Enfin voici le coup le plus terrible que vous ayez porté à vos prétentions, comme je vous en avertis alors ; et Hortensius, le plus ingénieux et le plus éloquent des hommes, vous l’a prouvé par d’excellentes raisons. C’est ce qui rend ma tâche plus difficile encore, puisque, venant à parler après lui, après un homme aussi distingué que Crassus, par la considération qui l’entoure, par son zèle et son talent, je n’avais point à traiter une partie spéciale de la cause, mais à dire sur l’ensemble ce que je jugerais à propos. Forcé de reproduire les mêmes idées, je ne puis que répéter, juges, ce que dans votre sagesse vous vous êtes déjà dit à vous-mêmes.

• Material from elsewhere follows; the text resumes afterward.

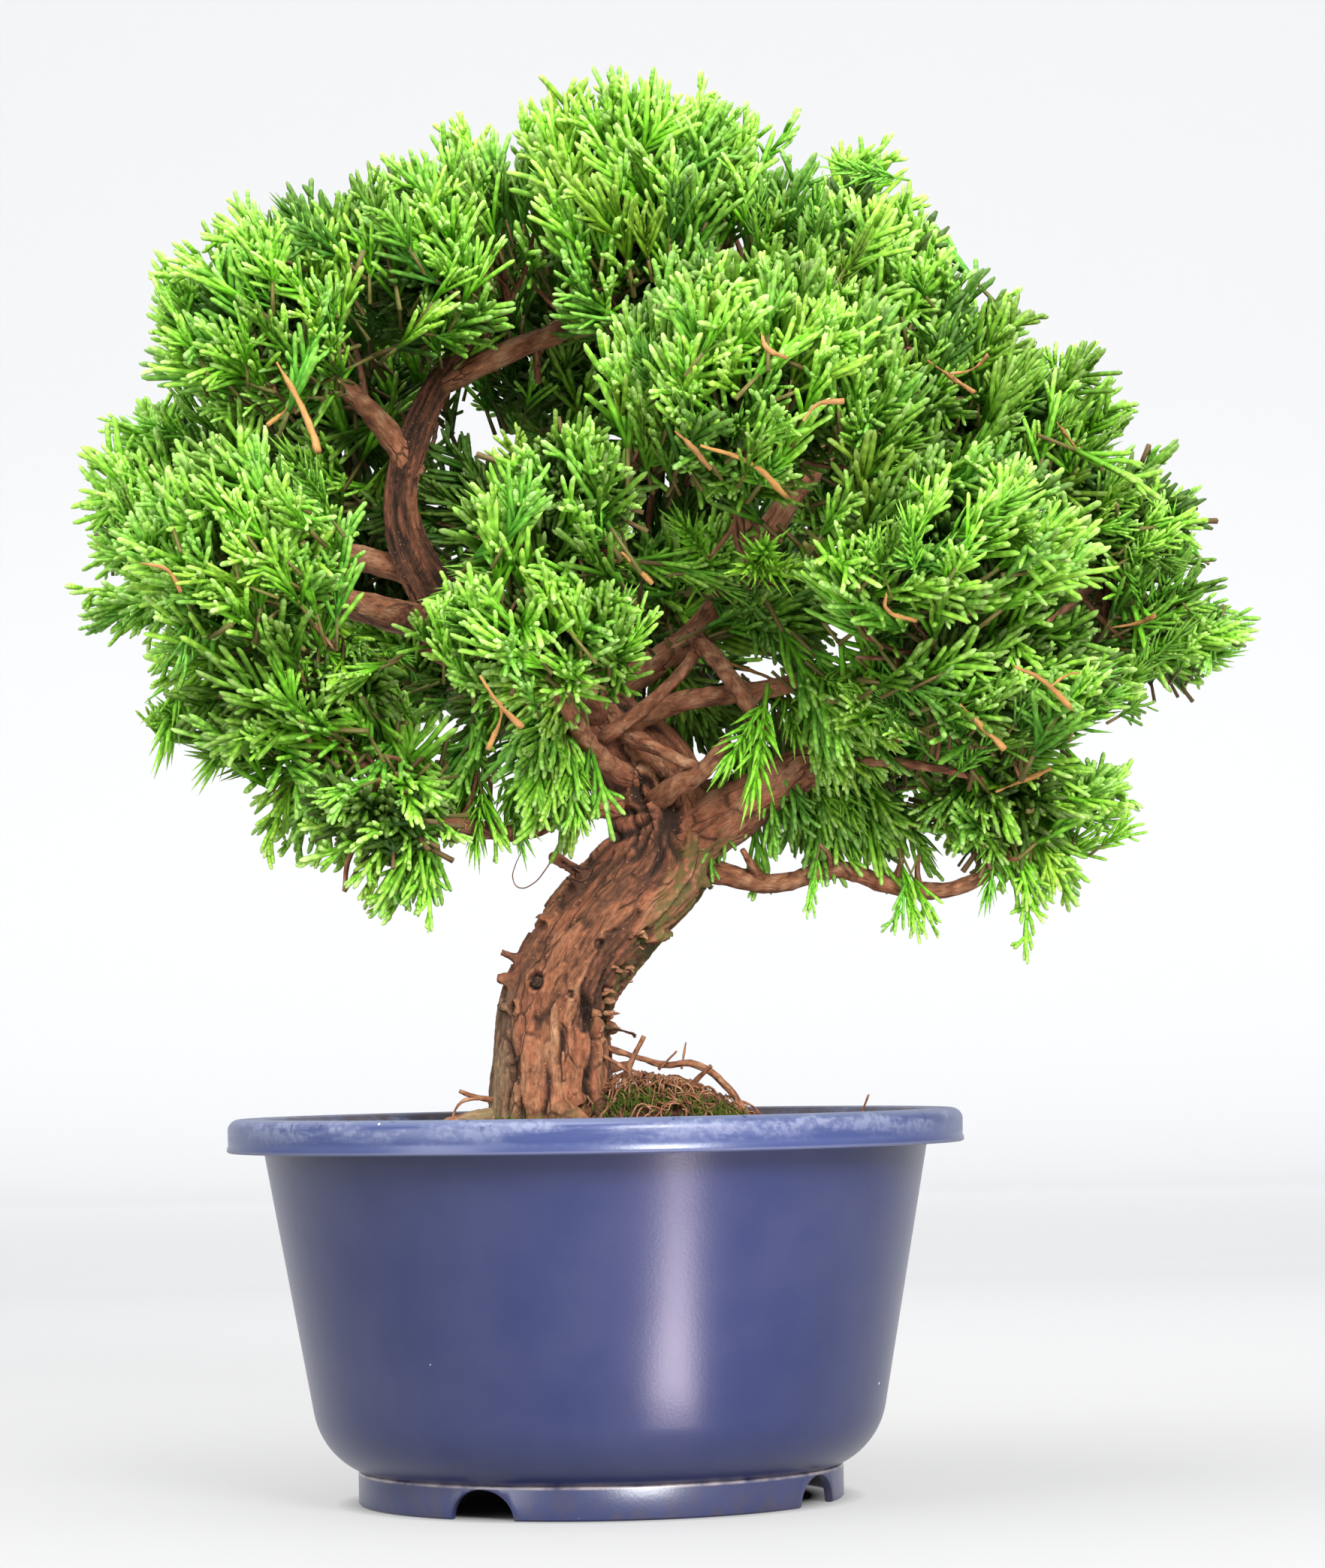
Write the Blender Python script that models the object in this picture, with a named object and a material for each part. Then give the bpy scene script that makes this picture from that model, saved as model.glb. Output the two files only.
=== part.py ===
"""A juniper bonsai in a round moulded training pot, for Blender 4.5.

Metres, +Z up. The whole plant stands on Z = 0, and the origin is under the middle of its bounding box.
Places inside the script are millimetres from the pot's own axis: +X to the tree's right, -Y to its front.
Every wooden piece is a tapering tube. What touches it is cut by the same tube grown by GAP.
"""

import math

import bmesh
import bpy
from mathutils import Matrix, Vector, noise

MM = 0.001
GAP = 0.35  # clearance between neighbouring pieces

# Pot: one injection moulding with a turned-down rim, a round-cornered wall and a notched foot ring.
POT_AXIS = (-17.1, -4.2)  # the pot's axis from the origin
POT_HEIGHT = 81.0
RIM_RADIUS = 77.5
RIM_DEPTH = 7.0
RIM_ROUND = 1.4
WALL = 1.8
WALL_TOP_RADIUS = 69.9
WALL_SLOPE = math.radians(10.1)
CORNER_RADIUS = 16.3  # where the wall turns in to the foot
CORNER_LEVEL = 22.0  # height of that rounding's middle
FOOT_RADIUS = 51.0
FOOT_HEIGHT = 7.0
POT_SIDES = 48
NOTCH_TURN = math.radians(-27.7)  # the first notch, from the front towards +X
NOTCH_COUNT = 4
NOTCH_HALF_WIDTH = 7.3
NOTCH_HEIGHT = 6.3
DRAIN_RADIUS = 4.0
DRAIN_SLOTS = 6
DRAIN_SLOT_SIZE = (20.0, 3.2)
DRAIN_SLOT_MIDDLE = 22.0  # from the axis

# Soil: fills the pot to just under the rim and rises towards the trunk.
SOIL_EDGE_LEVEL = 75.5
SOIL_RISE = 4.0
SOIL_RISE_REACH = 30.0
TRUNK_FOOT = (-10.0, 0.0)
SOIL_RINGS = 7
SOIL_SIDES = 30
MOSS_MIDDLE = (17.0, -2.0)
MOSS_REACH = (24.0, 19.0)
MOSS_HEIGHT = 9.5

# Wood: each route is (x, y, z, radius) in millimetres, from the thick end to the thin end.
TRUNK_ROUTE = [
    (-11, 0, 66, 14.5),
    (-9, 0, 79, 13.2),
    (-8, 0, 92, 12.2),
    (-6.8, 0, 104, 11.6),
    (-1, 0, 116, 11.6),
    (7.5, 1, 126, 11.8),
    (15, 3, 136, 12.2),
    (14, 7, 149, 11.5),
    (3, 11, 162, 10.2),
    (-11, 14, 173, 8.8),
    (-26, 16, 185, 7.4),
    (-36, 16, 198, 5.4),
    (-40, 15, 212, 4.6),
    (-37, 13, 226, 4.2),
    (-29, 10, 241, 3.2),
    (-16, 4, 254, 2.2),
]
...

XXIV. Et cependant, Servius, quel coup mortel n’avez-vous pas porté à vos prétentions, quand vous avez fait craindre au peuple romain d’avoir Catilina pour consul, en paraissant abandonner votre candidature pour préparer une accusation ? Chacun vous voyait faire des enquêtes ; on remarquait votre air soucieux, la tristesse de vos amis, vos recherches, vos démarches pour trouver des preuves et des témoins, vos conférences avec vos assesseurs. De pareils soins répandent des nuages sur le front des candidats. Cependant Catilina marchait l’air joyeux et triomphant, escorté d’une nombreuse jeunesse, environné de délateurs et d’assassins, fier de l’appui de ses satellites et des promesses qu’il se vantait d’avoir reçues de mon collègue, et traînant à sa suite une armée de colons d’Arrétium et de Fésules. Dans ce ramas composé d’éléments si divers, on distinguait des hommes qu’avaient frappés les désastres du temps de Sylla. Leur chef, la fureur peinte sur le visage, le crime dans les yeux et la menace à la bouche, se croyait certain du succès, et regardait déjà le consulat comme une proie assurée. Il dédaignait Muréna ; il voyait dans Sulpicius un accusateur et non un concurrent ; il lui déclarait la guerre et menaçait la république.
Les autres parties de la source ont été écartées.